Bennett argues that “a new set of priorities are emerging: Put students first, deprogram education ministries and school districts, and listen more to parents and teachers in the schools. Design and build smaller schools at the centre of urban neighbourhoods and rural communities. In the wake of COVID-19, we are more aware of the critical need for meaningful public engagement, rebuilding social capital and revitalizing local communities.”

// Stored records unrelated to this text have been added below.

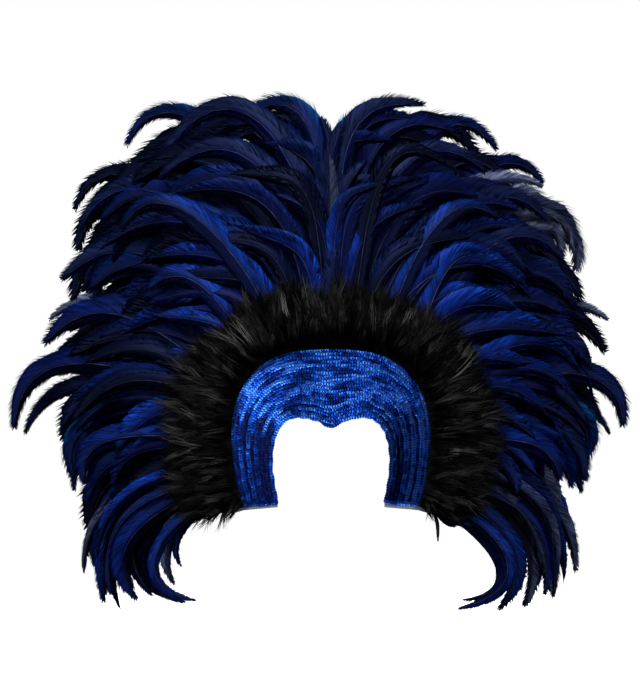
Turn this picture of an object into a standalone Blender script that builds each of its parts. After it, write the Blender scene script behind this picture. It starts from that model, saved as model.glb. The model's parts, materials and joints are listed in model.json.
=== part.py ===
"""Showgirl feather headdress, in metres, +Z up, its front facing -Y.

A sequined horseshoe band frames the face. A fur collar runs round its outer edge, and five
rings of long curved cock feathers, each sewn to its own tape, fan out behind the fur.
The origin lies on the back of the band, in the middle of the forehead.
"""
import math

import bmesh
import bpy
import numpy as np
from mathutils import Vector

# Band, seen from the front
BAND_HALF_WIDTH = 0.1236
BAND_RISE = 0.0884
LEG_DROP = 0.107
FACE_HALF_WIDTH = 0.073
LOBE_RISE = 0.0035
FLANGE_WIDTH = 0.012
HEM_DROP = 0.005

# Band, front to back
HEAD_RADIUS = 0.2
SWEEP_BACK = 0.4
CROWN_LEAN = 0.22
CROWN_LEAN_BLEND = 0.03
BUCKRAM_THICKNESS = 0.002
FACING_THICKNESS = 0.0013
RIB_HEIGHT = 0.0007

# Fur collar
FUR_ROOT_INSET = 0.001
FUR_CORE_WIDTH = 0.062
FUR_CORE_HEIGHT = 0.02
FUR_LOCK_REACH = 0.09
FUR_LOCK_WIDTH = 0.019
FUR_LOCK_THICKNESS = 0.008
FUR_SLOPE = 0.15

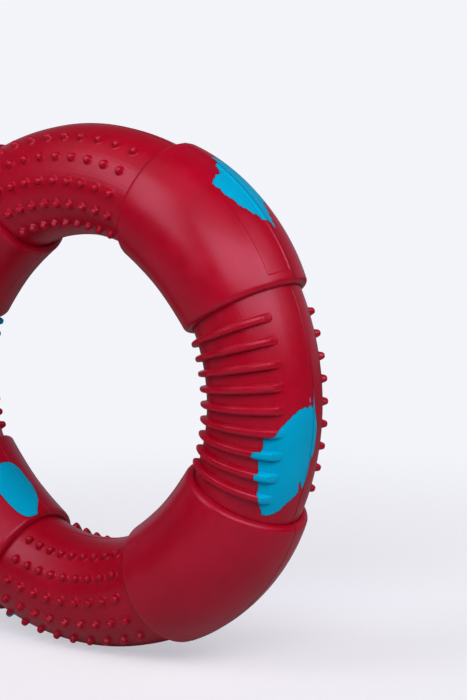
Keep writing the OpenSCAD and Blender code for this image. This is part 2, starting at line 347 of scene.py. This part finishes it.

Paul W. Bennett. author of The State of the System.
Paul W. Bennett. author of The State of the System.

BURDEN

Douglas Burnet Smith’s new book of poetry, Burden (University of Regina Press) is the story of Private Herbert Burden, a shell-shocked, 17-year-old British soldier. Burden was one of hundreds executed for desertion during the First World War. Years later, it is now understood that many like Burden hadn’t committed a crime but were suffering from post-traumatic stress disorder.

Burden by Douglas Burnet Smith.
Burden by Douglas Burnet Smith.

Burden’s story is told in the voice of Lance Corporal Reginald Smith, the author’s distant relative. Douglas Burnet Smith discovered papers suggesting that Reginald Smith had been ordered to join in the firing squad that killed Burden. The letters also suggest that Smith was traumatized as a consequence.

Burden is Smith’s 17th book of poetry. He teaches in the English Department at St. Francis Xavier University.